Now he got even more theatrical with his gestures and tone of voice. “Signo’! Aspettate! Tengo famiglia, mio figlio è disoccupato, mugliereme è disoccupata, il cavallo mangia assaje… Facciamo 25 euro? (Sir! Wait! I have a family, my son doesn’t work, my wife doesn’t work, this horse eats so much… Let’s make it 25 euros?).
That last bit I understood. 25 euros. I nodded and reached for my wallet.
“See?” he said, addressing Jessica for the first time. “These are men’s businesses. See? The gentleman here knows how to treat a princess.”
And he took us for a lovely ride that lasted about 7 minutes, which certainly did not significantly increase the horse’s appetite. But it was lovely. Here, see for yourself:
History of La Reggia and Visiting Caserta Palace
The sprawling royal complex at Caserta was built by the Bourbon kings, starting in 1752, and was meant to rival Versailles and the Royal Palace in Madrid. One of the most beautiful features is the way that the buildings—the last remnants of the Baroque era—blend in with the natural setting, never taking away from the parks, gardens, and surrounding woodlands.
At the end of World War II, the royal palace served as the seat of the Supreme Allied Commander. In April 1945 it was the site where they signed the unconditional surrender of German forces in Italy. The first Allied war crimes trial took place in the palace in 1945.
The Caserta Palace has also been used as a filming location in a number of movie productions. For example, it was used as the Queen’s Royal Palace in the 1999 film Star Wars Episode I: The Phantom Menace, and then again in the 2002 sequel, Star Wars Episode II: Attack of the Clones. Other films such as Mission Impossible III and Angels & Demons have used the palace as a substitute for the Vatican.
If you have a chance for visiting Caserta Palace, I highly recommend this destination as a nice weekend away from Rome.
Here’s their website for tickets and info: La Reggia di Caserta
Here’s where we stayed and ate:
Our Bed and Breakfast: http://www.lanticocortile.it/
Our restaurant: http://www.ristorantemassa.it/cucina.php
Speaking of food…
No, it’s not “just” pizza!
The next days we went to visit Naples. This city deserves much more attention than most tourists are willing to give it—and more than I can write about in the rest of this post. But I’d be remiss if I didn’t at least give homage to that icon of the Neapolitan kitchen: pizza
Naples is the birthplace of pizza and to try the original version will make you believe that you’ve never eaten pizza before in your life.

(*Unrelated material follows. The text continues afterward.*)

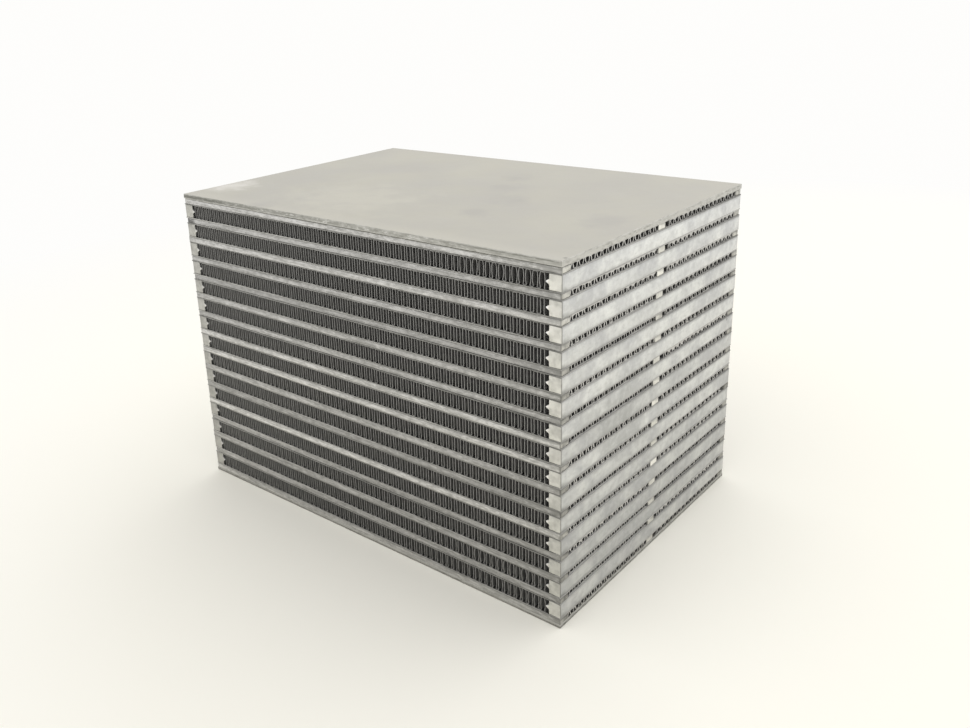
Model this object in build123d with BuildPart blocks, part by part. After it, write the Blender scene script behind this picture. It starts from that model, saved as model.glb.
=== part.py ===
from build123d import *
import os
from math import atan2, cos

# Brazed bar-and-plate core of a liquid-cooled intercooler, without its tanks.
#
# Millimetres, +Z up, origin at the centre of the underside.
# X runs along the length of the core and Y through its depth.
# Charge air crosses along Y, through tall passages closed at their ends by nosed bars.
# Coolant crosses along X, through low passages closed at the front and rear by flat bars.
# A third flat bar at mid depth splits each low passage into an outward and a return pass.

# Driving dimensions
core_length = 276.0
core_depth = 191.0
air_rows = 15
air_height = 8.0
coolant_height = 3.0
sheet_thickness = 0.6
top_plate_thickness = 3.0
bottom_plate_thickness = 2.0

# Bars
bar_width = 7.0
nose_length = 2.1
nose_height = 2.7

# Fins: a zigzag sheet, drawn with fewer and thicker folds than a rolled fin,
# so that the metal in each passage stays the same
air_fin_folds = 48
air_fin_thickness = 0.35
coolant_fin_folds = 16
coolant_fin_thickness = 0.21
fin_recess = 0.5
fin_end_gap = 0.2

# Worked out from the driving dimensions
coolant_rows = air_rows + 1
row_pitch = air_height + coolant_height + 2 * sheet_thickness
core_height = (
    bottom_plate_thickness
    + air_rows * row_pitch
    + coolant_height
    + top_plate_thickness
)
first_air_floor = bottom_plate_thickness + coolant_height + sheet_thickness
bank_width = (core_depth - 3 * bar_width) / 2
bank_centre = (bank_width + bar_width) / 2
flat_bar_centre = (core_depth - bar_width) / 2
air_fin_span = core_length - 2 * (bar_width + nose_length + fin_end_gap)
coolant_fin_span = bank_width - 2 * fin_end_gap


def save(part, name):
    """Label a finished piece and write it under its own name."""
    part.label = name
    export_step(part, f"parts/{name}.step")


def coolant_floor(row):
    """Height of the floor of a low passage, counted from the bottom."""
    return bottom_plate_thickness + row * row_pitch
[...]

In fact, it is so good and so original that the Italian government has petitioned the European Commission to designate Naples’ three (and there are only three) versions of pizza as Specialitá Tradizionale Garantita “Pizza Napoletana.” And I quote:
In the designation “Pizza Napoletana,” we define the following names: “Pizza Napoletana Marinara,” “Pizza Napoletana Margherita Extra,” and “Pizza Napoletana Margherita.”
The products that provide the base for “Pizza Napoletana” include wheat flour type “00” with the addition of flour type “0,” yeast, natural water, peeled tomatoes and/or fresh cherry tomatoes, marine salt, and extra virgin olive oil.

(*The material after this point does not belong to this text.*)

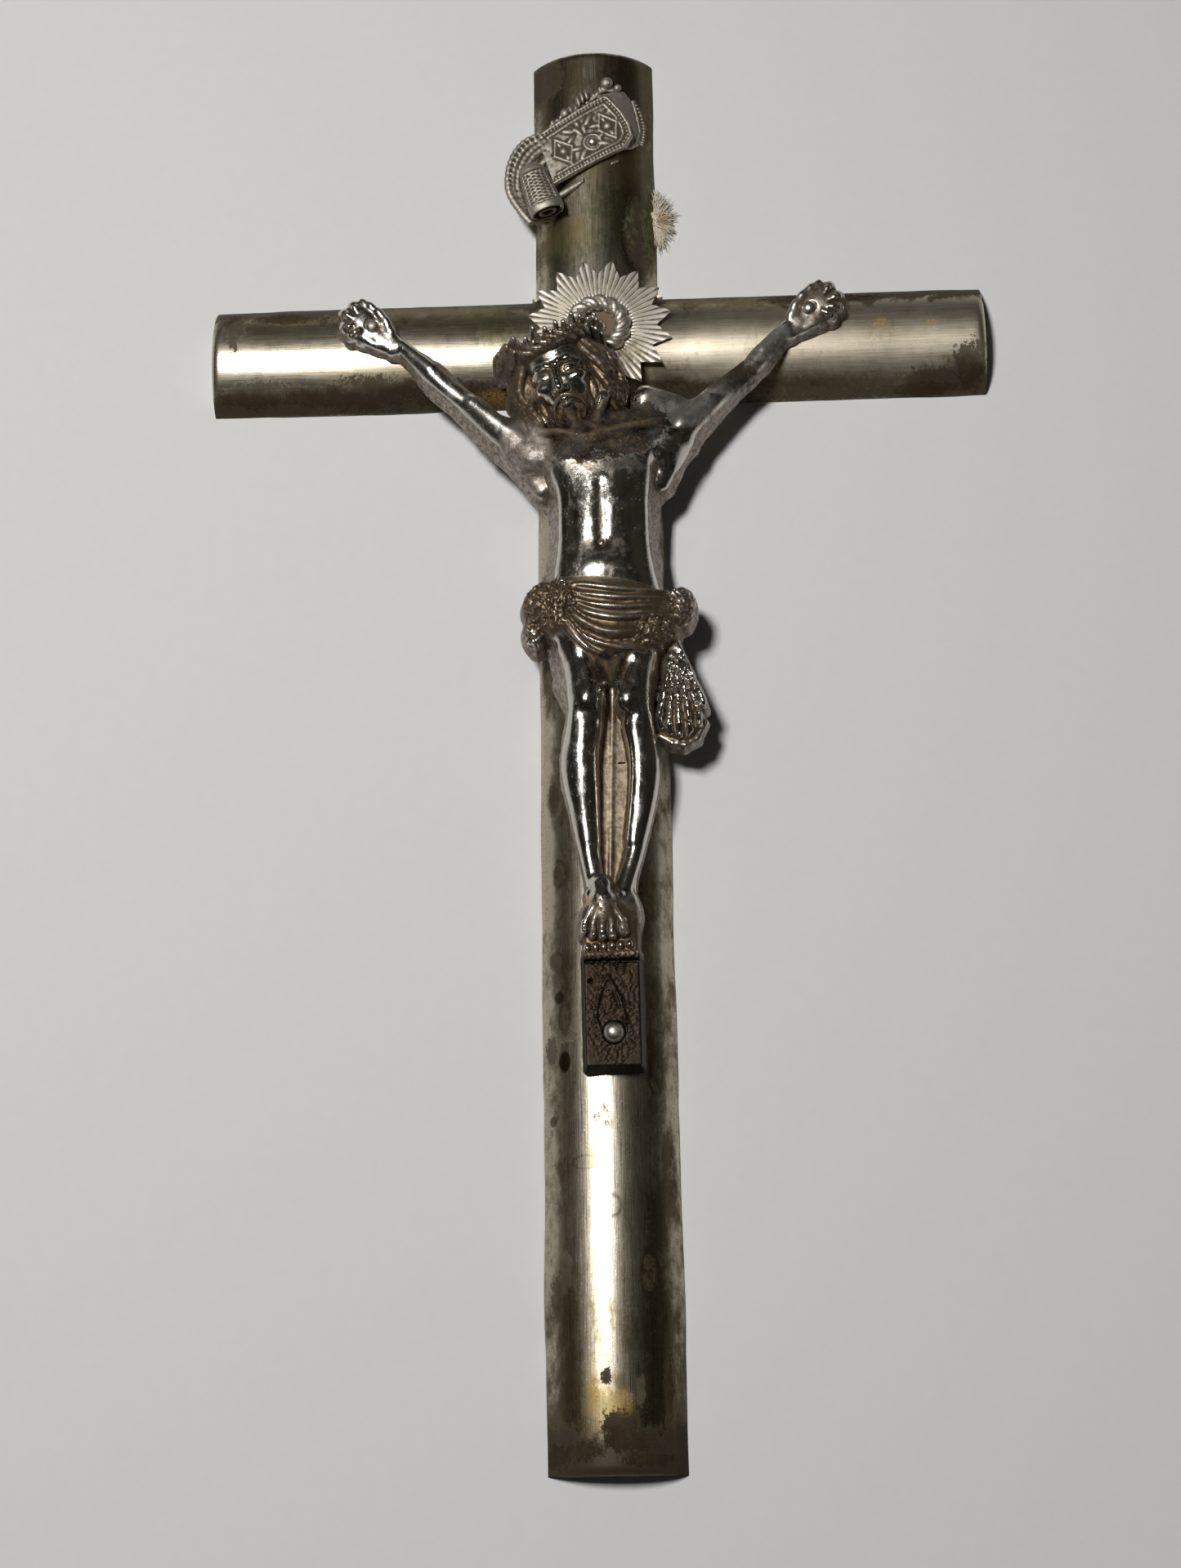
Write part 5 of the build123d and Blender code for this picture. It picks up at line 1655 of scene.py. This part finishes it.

Other added ingredients can include, garlic and oregano for “Pizza Napoletana Marinara;” buffalo milk mozzarella, fresh basil and fresh tomatoes for “Pizza Napoletana Margherita Extra;” and mozzarella STG or Fior di Latte Appennino and fresh basil for “Pizza Napoletana Margherita.”
That’s it!! No other ingredients are allowed including “pepperoni,” (either the Italian sweet peppers, or in the English language, spicy salami), mushrooms, onions, or God forbid, pineapple. These guys aren’t joking around by putting Thai chicken, mango chutney, barbeque sauce, or other such sacrilege on top of their capolavori (masterpieces). They take pride in doing one simple thing. But doing it perfectly. So sure, eat what you like, but don’t ever call it “pizza” unless it has earned the right to carry the name.
So there we were in the center of Naples, and of course we were keen to locate the aforementioned culinary treasure in situ. We had a short list of recommended places and finally found ourselves inside the hallowed walls of a genuine Neapolitan pizzeria where all the magic takes place.
I won’t repeat the whole dialogue, but suffice to say it was almost an exact replica of the horse carriage conversation, if you replace the phrase “carriage ride” with “table for two.” Once again I found myself merely observing a conversation that was directed at me. It’s such an odd feeling, an out of body experience, as if you’re watching yourself in a dream.
And the pizza itself was a dream. So if you don’t have a sweetheart for Valentine’s Day, just make a date with una pizza margherita. It might not be “romantic” in the classical sense, but at least you won’t have to cough up 25 euros for a 7-minute carriage ride.